═══ Data extract

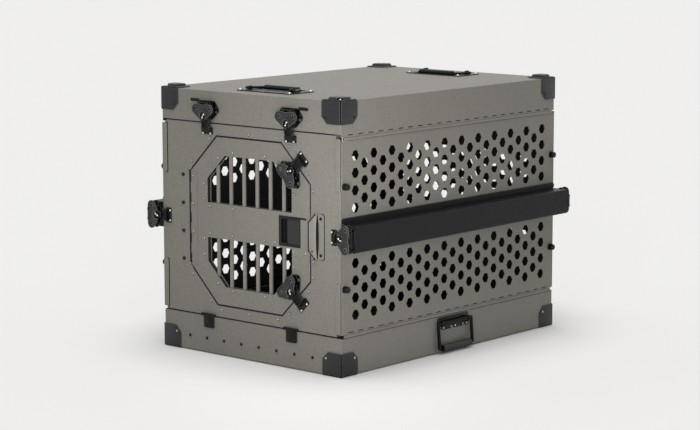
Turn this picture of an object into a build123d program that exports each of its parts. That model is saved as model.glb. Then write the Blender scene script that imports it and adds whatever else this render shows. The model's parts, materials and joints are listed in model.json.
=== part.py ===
from build123d import *
from math import cos, hypot, pi, radians, sin, sqrt
import os

os.makedirs("parts", exist_ok=True)

# ---- driving dimensions (mm) ----
width = 615.0            # over the side walls, X
length = 875.0           # over the end panels, Y; the door end faces -Y
height = 680.0           # floor to the lid's top sheet
sheet = 2.0              # aluminium sheet
gap = 1.5                # seam between tray, panels and lid
base_h = 98.0            # top of the base tray's wall
lid_front_h = 80.0       # lid's front and rear walls
foot = 3.0               # corner guard thickness, which is also the foot
guard = 60.0             # corner guard arm
guard_cut = 18.0         # chamfer on the guard's free corners
pad = 43.0               # stacking pad
pad_h = 6.0

hinge_base_z = 101.0     # fold axes
hinge_lid_z = height - 92
hinge_r = 4.0
mid_hinge_r = 3.0
mid_hinge_out = 1.75     # the middle axis stands outside the sheet's mid-plane
wall_end = length / 2 - 3   # side walls end inside the tray's end walls
wall_flange = 15.0

hex_flat = 24.5          # perforations, flat top and bottom
hex_cols = 23
hex_pitch_x = (length - 109.4) / (hex_cols - 1)
hex_pitch_z = 43.0
hex_low_z = hinge_base_z + 114
hex_high_z = hinge_lid_z - 107
slot_count = 22          # short slots along the long hinges
slot_pitch = (length - 72.8) / (slot_count - 1)

door_w = 418.0           # doorway octagon
door_h = height - 243
door_z = (base_h + height - lid_front_h) / 2
door_cut = 97.0
door_gap = 3.2
hinge_half = door_h / 2 - door_cut - 3     # half of the door hinge
door_return = 20.0
window_w = 292.0
window_h = (door_h - 189) / 2
window_cut = 62.0
window_gap = 90.0        # height of the band between the two windows
bar_d = 10.0
bar_pitch = 45.5
bar_count = 6
bar_back = 7.6           # tube axis behind the door's face

front_y = -length / 2
side_x = width / 2
panel_low = base_h + gap
panel_high = height - lid_front_h - gap
hinge_x = side_x - sheet / 2
mid_z = (hinge_base_z + hinge_lid_z) / 2
mid_x = hinge_x + mid_hinge_out

lock_bar_h = 65.0
lock_bar_out = 48.0
lock_bar_z = (hinge_base_z + hinge_lid_z) / 2 + 2.5
bumper_d = 18.0
bumper_h = 14.0
bumper_y = wall_end - 10.5
bumper_low_z = hinge_base_z + 118
bumper_high_z = hinge_lid_z - 116
lid_latch_x = side_x - 164

latch_reach = {"lid": 29.5, "bar": 22.0, "door": 35.0}    # wing's axis to the keeper's upstand
wing_low = 15.0          # underside of the wing above the face
wing_t = 3.5


def box(x0, x1, y0, y1, z0, z1):
    """Block between two corners."""
    with BuildPart() as b:
        with Locations(((x0 + x1) / 2, (y0 + y1) / 2, (z0 + z1) / 2)):
            Box(abs(x1 - x0), abs(y1 - y0), abs(z1 - z0))
    return b.part


def prism(points, plane, depth):
    """Closed outline on a plane, extruded along the plane's normal."""
    with BuildPart() as b:
        with BuildSketch(plane):
            with BuildLine():
                Polyline(*points, close=True)
            make_face()
        extrude(amount=depth)
    return b.part


def rod(p, q, r):
    """Round bar between two points."""
    d = Vector(*q) - Vector(*p)
    with BuildPart() as b:
        with BuildSketch(Plane(origin=p, z_dir=d)):
            Circle(r)
        extrude(amount=d.length)
    return b.part


def four(part):
    """The part and its mirror images in the other three corners."""
    other = mirror(part, about=Plane.YZ)
    return [part, other, mirror(part, about=Plane.XZ), mirror(other, about=Plane.XZ)]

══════

# What this task involves
Write the data back out verbatim.

# Expected answer
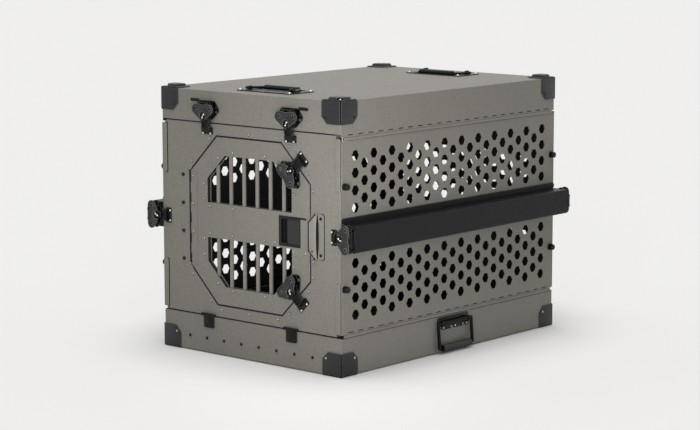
Turn this picture of an object into a build123d program that exports each of its parts. That model is saved as model.glb. Then write the Blender scene script that imports it and adds whatever else this render shows. The model's parts, materials and joints are listed in model.json.
=== part.py ===
from build123d import *
from math import cos, hypot, pi, radians, sin, sqrt
import os

os.makedirs("parts", exist_ok=True)

# ---- driving dimensions (mm) ----
width = 615.0            # over the side walls, X
length = 875.0           # over the end panels, Y; the door end faces -Y
height = 680.0           # floor to the lid's top sheet
sheet = 2.0              # aluminium sheet
gap = 1.5                # seam between tray, panels and lid
base_h = 98.0            # top of the base tray's wall
lid_front_h = 80.0       # lid's front and rear walls
foot = 3.0               # corner guard thickness, which is also the foot
guard = 60.0             # corner guard arm
guard_cut = 18.0         # chamfer on the guard's free corners
pad = 43.0               # stacking pad
pad_h = 6.0

hinge_base_z = 101.0     # fold axes
hinge_lid_z = height - 92
hinge_r = 4.0
mid_hinge_r = 3.0
mid_hinge_out = 1.75     # the middle axis stands outside the sheet's mid-plane
wall_end = length / 2 - 3   # side walls end inside the tray's end walls
wall_flange = 15.0

hex_flat = 24.5          # perforations, flat top and bottom
hex_cols = 23
hex_pitch_x = (length - 109.4) / (hex_cols - 1)
hex_pitch_z = 43.0
hex_low_z = hinge_base_z + 114
hex_high_z = hinge_lid_z - 107
slot_count = 22          # short slots along the long hinges
slot_pitch = (length - 72.8) / (slot_count - 1)

door_w = 418.0           # doorway octagon
door_h = height - 243
door_z = (base_h + height - lid_front_h) / 2
door_cut = 97.0
door_gap = 3.2
hinge_half = door_h / 2 - door_cut - 3     # half of the door hinge
door_return = 20.0
window_w = 292.0
window_h = (door_h - 189) / 2
window_cut = 62.0
window_gap = 90.0        # height of the band between the two windows
bar_d = 10.0
bar_pitch = 45.5
bar_count = 6
bar_back = 7.6           # tube axis behind the door's face

front_y = -length / 2
side_x = width / 2
panel_low = base_h + gap
panel_high = height - lid_front_h - gap
hinge_x = side_x - sheet / 2
mid_z = (hinge_base_z + hinge_lid_z) / 2
mid_x = hinge_x + mid_hinge_out

lock_bar_h = 65.0
lock_bar_out = 48.0
lock_bar_z = (hinge_base_z + hinge_lid_z) / 2 + 2.5
bumper_d = 18.0
bumper_h = 14.0
bumper_y = wall_end - 10.5
bumper_low_z = hinge_base_z + 118
bumper_high_z = hinge_lid_z - 116
lid_latch_x = side_x - 164

latch_reach = {"lid": 29.5, "bar": 22.0, "door": 35.0}    # wing's axis to the keeper's upstand
wing_low = 15.0          # underside of the wing above the face
wing_t = 3.5


def box(x0, x1, y0, y1, z0, z1):
    """Block between two corners."""
    with BuildPart() as b:
        with Locations(((x0 + x1) / 2, (y0 + y1) / 2, (z0 + z1) / 2)):
            Box(abs(x1 - x0), abs(y1 - y0), abs(z1 - z0))
    return b.part


def prism(points, plane, depth):
    """Closed outline on a plane, extruded along the plane's normal."""
    with BuildPart() as b:
        with BuildSketch(plane):
            with BuildLine():
                Polyline(*points, close=True)
            make_face()
        extrude(amount=depth)
    return b.part


def rod(p, q, r):
    """Round bar between two points."""
    d = Vector(*q) - Vector(*p)
    with BuildPart() as b:
        with BuildSketch(Plane(origin=p, z_dir=d)):
            Circle(r)
        extrude(amount=d.length)
    return b.part


def four(part):
    """The part and its mirror images in the other three corners."""
    other = mirror(part, about=Plane.YZ)
    return [part, other, mirror(part, about=Plane.XZ), mirror(other, about=Plane.XZ)]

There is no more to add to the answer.